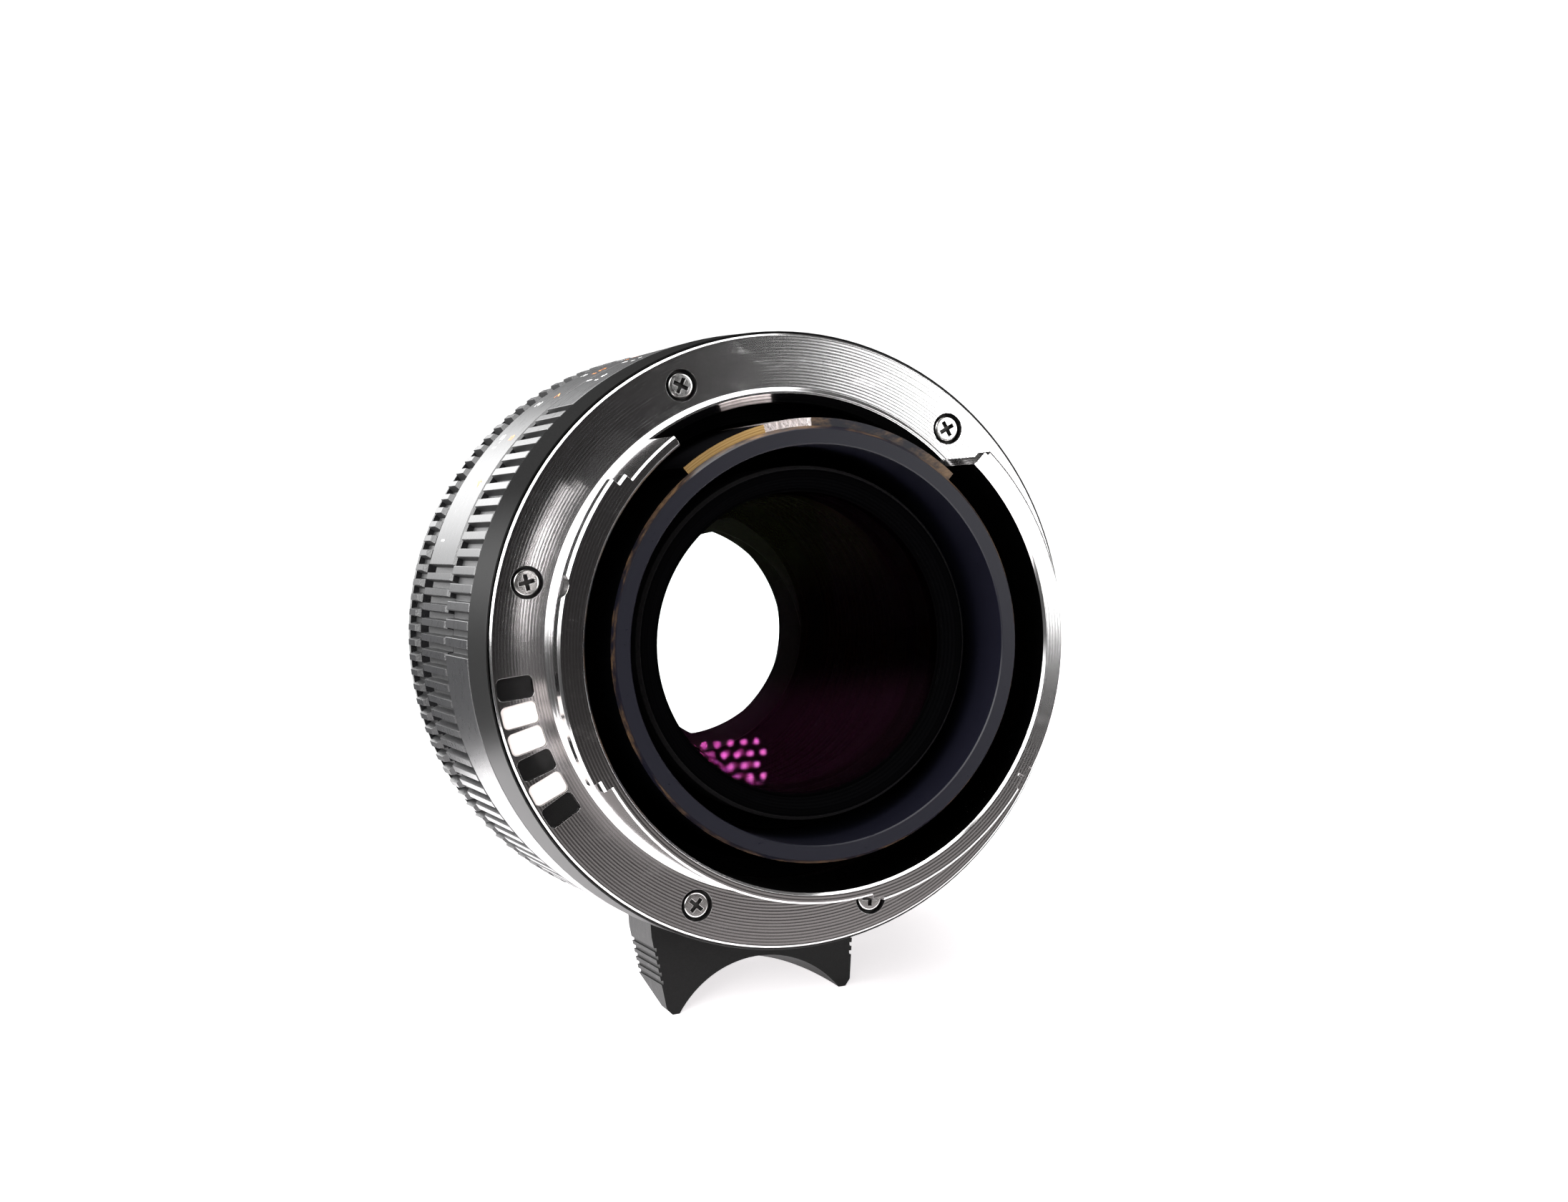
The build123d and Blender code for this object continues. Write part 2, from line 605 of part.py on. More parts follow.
with BuildPart() as front_spacer:
    ring(inner_front_r - 0.5, inner_front_r, inner_front_y + 1.2, filter_rear_y - 1.2)
finish(front_spacer, "front_spacer")

with BuildPart() as front_element:
    lens_blank(front_glass_r, front_glass_r - 0.8, filter_rear_y - 1.2, filter_rear_y + 0.4, -0.9, 1.5)
finish(front_element, "front_element")

with BuildPart() as front_retaining_ring:
    ring(front_glass_r - 0.7, front_glass_r, filter_rear_y + 0.4, filter_rear_y + 0.9)
finish(front_retaining_ring, "front_retaining_ring")

bezel_r = barrel_r - 0.7
with BuildPart() as filter_ring:
    turned((iris_bore_r, wall_end_y), (bezel_r - 0.1, wall_end_y), (bezel_r, wall_end_y + 0.1),
           (bezel_r, wall_end_y + 0.4), (front_r + 0.4, wall_end_y + 1.8), (front_r, wall_end_y + 2.6),
           (front_r, front_y - 0.25), (front_r - 0.25, front_y), (filter_r, front_y),
           (filter_r, front_y - thread_length), (filter_r - thread_step, front_y - thread_length),
           (filter_r - thread_step, filter_rear_y), (iris_bore_r, filter_rear_y))
finish(filter_ring, "filter_ring")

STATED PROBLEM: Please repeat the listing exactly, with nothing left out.

RESULT OF THE TASK:
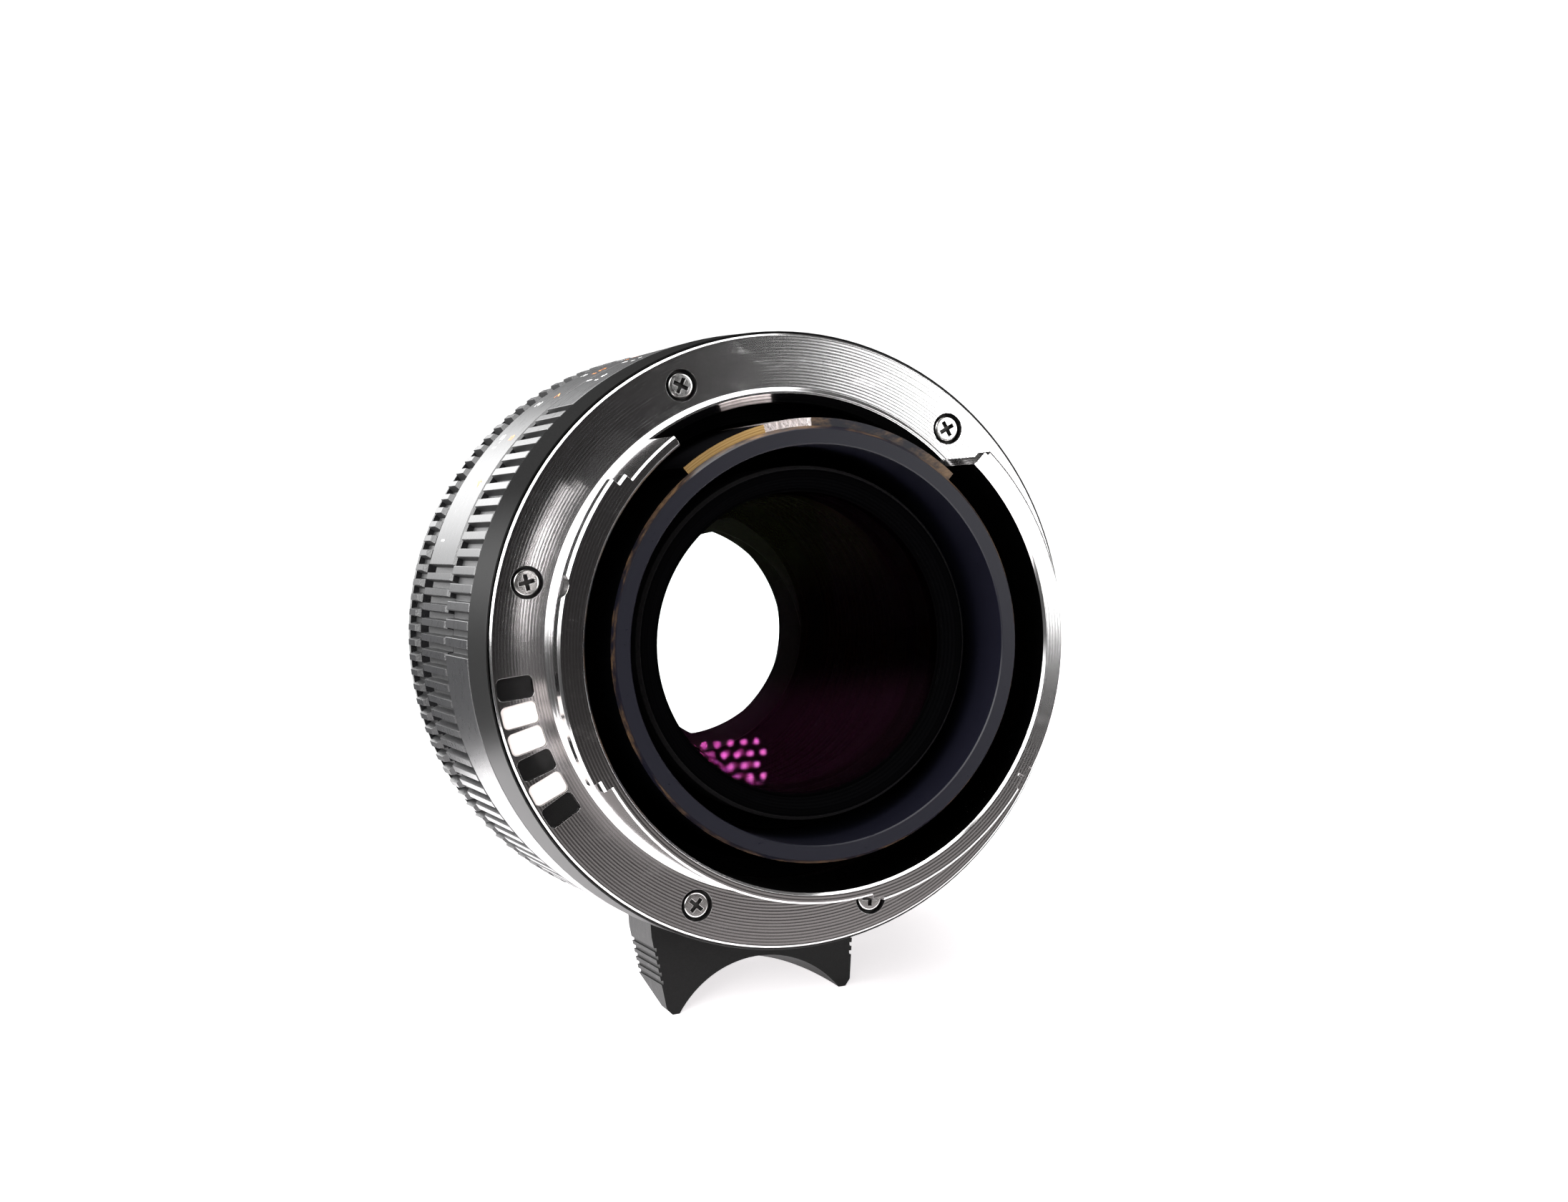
The build123d and Blender code for this object continues. Write part 2, from line 605 of part.py on. More parts follow.
with BuildPart() as front_spacer:
    ring(inner_front_r - 0.5, inner_front_r, inner_front_y + 1.2, filter_rear_y - 1.2)
finish(front_spacer, "front_spacer")

with BuildPart() as front_element:
    lens_blank(front_glass_r, front_glass_r - 0.8, filter_rear_y - 1.2, filter_rear_y + 0.4, -0.9, 1.5)
finish(front_element, "front_element")

with BuildPart() as front_retaining_ring:
    ring(front_glass_r - 0.7, front_glass_r, filter_rear_y + 0.4, filter_rear_y + 0.9)
finish(front_retaining_ring, "front_retaining_ring")

bezel_r = barrel_r - 0.7
with BuildPart() as filter_ring:
    turned((iris_bore_r, wall_end_y), (bezel_r - 0.1, wall_end_y), (bezel_r, wall_end_y + 0.1),
           (bezel_r, wall_end_y + 0.4), (front_r + 0.4, wall_end_y + 1.8), (front_r, wall_end_y + 2.6),
           (front_r, front_y - 0.25), (front_r - 0.25, front_y), (filter_r, front_y),
           (filter_r, front_y - thread_length), (filter_r - thread_step, front_y - thread_length),
           (filter_r - thread_step, filter_rear_y), (iris_bore_r, filter_rear_y))
finish(filter_ring, "filter_ring")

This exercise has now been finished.